The exercise —
All of the data below should be written out exactly.
═══ Material provided
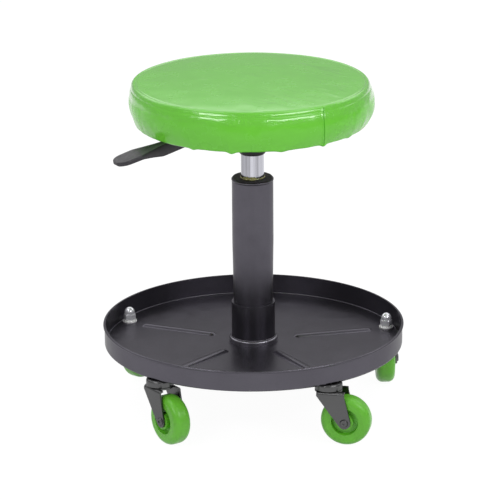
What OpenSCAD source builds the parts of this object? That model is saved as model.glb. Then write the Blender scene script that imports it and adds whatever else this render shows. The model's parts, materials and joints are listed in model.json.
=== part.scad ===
// Rolling work seat: a round padded seat on a gas lift, over a round tool tray on five swivel casters.
// Millimetres, +Z up. The origin is on the floor under the column's axis, and the rear caster is on +Y.
// The seat is drawn at its lowest height.

/* [Seat] */
// Largest radius of the cushion, halfway up its side
seat_r = 147; // [135:1:160]
// How far the stitched seam round the top panel lies inside the largest radius
seam_inset = 6.7; // [2:0.1:12]
// How far the cushion's lower edge lies inside the largest radius
hem_edge_inset = 5.5; // [2:0.1:12]
// Height of the cushion's side, from the lower edge to the seam
side_h = 47; // [35:1:70]
// Rise of the top panel over the seam
crown_h = 4.2; // [2:0.2:15]
// Thickness of the vinyl cover
cover_t = 1; // [0.8:0.1:2]
// Width of the hem that is turned in underneath
hem_w = 29.5; // [20:0.5:40]
// How far the plywood board's edge lies inside the cushion's lower edge
board_inset = 3; // [2:0.5:8]
// Thickness of the plywood board
board_t = 12; // [9:0.5:18]

/* [Seat plate] */
// Side of the square plate that is screwed to the board
plate_side = 130; // [115:1:150]
// Side of the pressed pan in the plate
pan_side = 88; // [78:1:95]
// Depth of the pan, from the board to its underside
pan_depth = 15; // [14:0.5:22]
// Thickness of the plate's sheet
plate_sheet = 2; // [1.5:0.25:3]
// Distance between neighbouring plate screws
screw_pitch = 108; // [102:1:116]
// Diameter of a plate screw
screw_d = 6; // [5:0.5:7]

/* [Release lever] */
// Direction of the lever, from the +X axis
lever_turn = -145.4; // [-180:0.1:180]
// Distance from the column's axis to the end of the handle
lever_reach = 185; // [175:1:215]
// Distance from the column's axis to the lever's pivot
pivot_r = 31; // [26:0.5:33]
// Width of the lever's bar
bar_w = 10; // [8:0.5:12]
// Thickness of the lever's bar
bar_t = 4; // [3:0.25:5]
// Angle at which the bar and the handle slope down, outside the pan
lever_slope = 10.8; // [8:0.1:14]
// Greatest width of the handle
handle_w = 30; // [26:1:36]
// Width of the handle's neck
neck_w = 14.6; // [13.6:0.2:18]

/* [Gas lift] */
// Outer diameter of the stand tube
stand_d = 50; // [48:0.5:52]
// Length of the stand tube
stand_len = 204; // [190:1:230]
// Wall of the stand tube
stand_wall = 2; // [1.5:0.25:2.5]
// Height at which the stand tube starts to narrow, above its lower end
taper_h = 126; // [90:1:160]
// Outer diameter of the pressure tube
lift_d = 28; // [27:0.5:29]
// Length of the pressure tube
lift_len = 247; // [240:1:270]
// Wall of the pressure tube
lift_wall = 1.5; // [1:0.25:2]
// Diameter of the piston rod
rod_d = 10; // [9:0.5:11]
// Travel of the seat
lift_travel = 120; // [80:5:120]
// Height of the socket that takes the pressure tube's cone
socket_h = 29.5; // [24:0.5:32]
// Outer diameter of that socket
socket_d = 31.6; // [31.5:0.1:36]

/* [Tray] */
// Outer radius of the tray's wall
tray_r = 181.5; // [175:0.5:200]
// Height of the tray, from its underside to its rim
tray_h = 26; // [18:1:50]
// Thickness of the tray's sheet
tray_sheet = 1.5; // [1:0.25:2]
// Outer radius of the bend between the floor and the wall
tray_bend = 2.5; // [2.2:0.1:6]
// Radius of the bead that is rolled outwards at the rim
bead_r = 1.5; // [1:0.25:2.5]
// Width of each pressed rib at the floor
rib_w = 13; // [10:0.5:18]
// Height of each pressed rib
rib_h = 2.5; // [1.5:0.25:4]
// Distance from the column's axis to a rib's inner end
rib_start = 50; // [42:1:70]
// Distance from the outside of the tray's wall to a rib's outer end
rib_inset = 32; // [30:0.5:70]
// Outer diameter of the collar round the foot of the column
collar_d = 52.8; // [52:0.2:58]
// Height of the collar above the tray's floor
collar_h = 50.5; // [30:0.5:80]
// Radius of the welded ring round the collar
ring_r = 29.4; // [29:0.2:36]
// Height of the welded ring
ring_h = 6.8; // [3:0.2:8]

/* [Casters] */
// Distance from the outside of the tray's wall to a caster's stem
stem_inset = 12; // [12:0.5:24]
// Diameter of a wheel
wheel_d = 60; // [50:1:66]
// Width of a wheel
wheel_w = 23; // [18:0.5:26]
// Rounding of a wheel's tread at its edges
tread_round = 8; // [2:0.5:10]
// Distance from a caster's stem to its axle
trail = 21.5; // [18:0.5:25]
// Diameter of the dish in a wheel's side
dish_d = 33; // [28:0.5:38]
// Diameter of a wheel's hub
hub_d = 20; // [15:0.5:24]
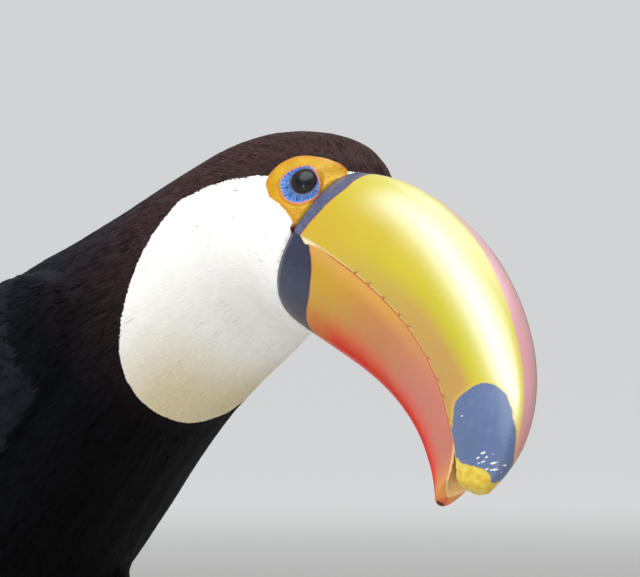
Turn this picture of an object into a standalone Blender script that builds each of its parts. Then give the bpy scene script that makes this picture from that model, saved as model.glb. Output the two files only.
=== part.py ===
══════
The reply —
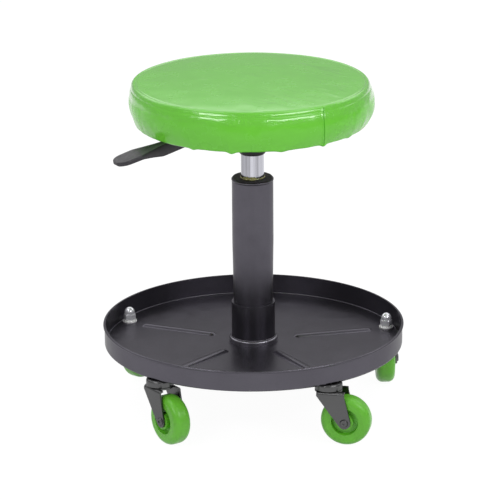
What OpenSCAD source builds the parts of this object? That model is saved as model.glb. Then write the Blender scene script that imports it and adds whatever else this render shows. The model's parts, materials and joints are listed in model.json.
=== part.scad ===
// Rolling work seat: a round padded seat on a gas lift, over a round tool tray on five swivel casters.
// Millimetres, +Z up. The origin is on the floor under the column's axis, and the rear caster is on +Y.
// The seat is drawn at its lowest height.

/* [Seat] */
// Largest radius of the cushion, halfway up its side
seat_r = 147; // [135:1:160]
// How far the stitched seam round the top panel lies inside the largest radius
seam_inset = 6.7; // [2:0.1:12]
// How far the cushion's lower edge lies inside the largest radius
hem_edge_inset = 5.5; // [2:0.1:12]
// Height of the cushion's side, from the lower edge to the seam
side_h = 47; // [35:1:70]
// Rise of the top panel over the seam
crown_h = 4.2; // [2:0.2:15]
// Thickness of the vinyl cover
cover_t = 1; // [0.8:0.1:2]
// Width of the hem that is turned in underneath
hem_w = 29.5; // [20:0.5:40]
// How far the plywood board's edge lies inside the cushion's lower edge
board_inset = 3; // [2:0.5:8]
// Thickness of the plywood board
board_t = 12; // [9:0.5:18]

/* [Seat plate] */
// Side of the square plate that is screwed to the board
plate_side = 130; // [115:1:150]
// Side of the pressed pan in the plate
pan_side = 88; // [78:1:95]
// Depth of the pan, from the board to its underside
pan_depth = 15; // [14:0.5:22]
// Thickness of the plate's sheet
plate_sheet = 2; // [1.5:0.25:3]
// Distance between neighbouring plate screws
screw_pitch = 108; // [102:1:116]
// Diameter of a plate screw
screw_d = 6; // [5:0.5:7]

/* [Release lever] */
// Direction of the lever, from the +X axis
lever_turn = -145.4; // [-180:0.1:180]
// Distance from the column's axis to the end of the handle
lever_reach = 185; // [175:1:215]
// Distance from the column's axis to the lever's pivot
pivot_r = 31; // [26:0.5:33]
// Width of the lever's bar
bar_w = 10; // [8:0.5:12]
// Thickness of the lever's bar
bar_t = 4; // [3:0.25:5]
// Angle at which the bar and the handle slope down, outside the pan
lever_slope = 10.8; // [8:0.1:14]
// Greatest width of the handle
handle_w = 30; // [26:1:36]
// Width of the handle's neck
neck_w = 14.6; // [13.6:0.2:18]

/* [Gas lift] */
// Outer diameter of the stand tube
stand_d = 50; // [48:0.5:52]
// Length of the stand tube
stand_len = 204; // [190:1:230]
// Wall of the stand tube
stand_wall = 2; // [1.5:0.25:2.5]
// Height at which the stand tube starts to narrow, above its lower end
taper_h = 126; // [90:1:160]
// Outer diameter of the pressure tube
lift_d = 28; // [27:0.5:29]
// Length of the pressure tube
lift_len = 247; // [240:1:270]
// Wall of the pressure tube
lift_wall = 1.5; // [1:0.25:2]
// Diameter of the piston rod
rod_d = 10; // [9:0.5:11]
// Travel of the seat
lift_travel = 120; // [80:5:120]
// Height of the socket that takes the pressure tube's cone
socket_h = 29.5; // [24:0.5:32]
// Outer diameter of that socket
socket_d = 31.6; // [31.5:0.1:36]

/* [Tray] */
// Outer radius of the tray's wall
tray_r = 181.5; // [175:0.5:200]
// Height of the tray, from its underside to its rim
tray_h = 26; // [18:1:50]
// Thickness of the tray's sheet
tray_sheet = 1.5; // [1:0.25:2]
// Outer radius of the bend between the floor and the wall
tray_bend = 2.5; // [2.2:0.1:6]
// Radius of the bead that is rolled outwards at the rim
bead_r = 1.5; // [1:0.25:2.5]
// Width of each pressed rib at the floor
rib_w = 13; // [10:0.5:18]
// Height of each pressed rib
rib_h = 2.5; // [1.5:0.25:4]
// Distance from the column's axis to a rib's inner end
rib_start = 50; // [42:1:70]
// Distance from the outside of the tray's wall to a rib's outer end
rib_inset = 32; // [30:0.5:70]
// Outer diameter of the collar round the foot of the column
collar_d = 52.8; // [52:0.2:58]
// Height of the collar above the tray's floor
collar_h = 50.5; // [30:0.5:80]
// Radius of the welded ring round the collar
ring_r = 29.4; // [29:0.2:36]
// Height of the welded ring
ring_h = 6.8; // [3:0.2:8]

/* [Casters] */
// Distance from the outside of the tray's wall to a caster's stem
stem_inset = 12; // [12:0.5:24]
// Diameter of a wheel
wheel_d = 60; // [50:1:66]
// Width of a wheel
wheel_w = 23; // [18:0.5:26]
// Rounding of a wheel's tread at its edges
tread_round = 8; // [2:0.5:10]
// Distance from a caster's stem to its axle
trail = 21.5; // [18:0.5:25]
// Diameter of the dish in a wheel's side
dish_d = 33; // [28:0.5:38]
// Diameter of a wheel's hub
hub_d = 20; // [15:0.5:24]
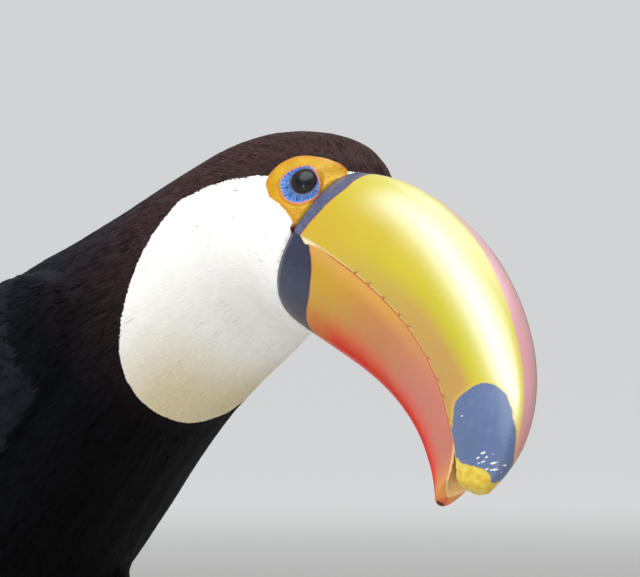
Turn this picture of an object into a standalone Blender script that builds each of its parts. Then give the bpy scene script that makes this picture from that model, saved as model.glb. Output the two files only.
=== part.py ===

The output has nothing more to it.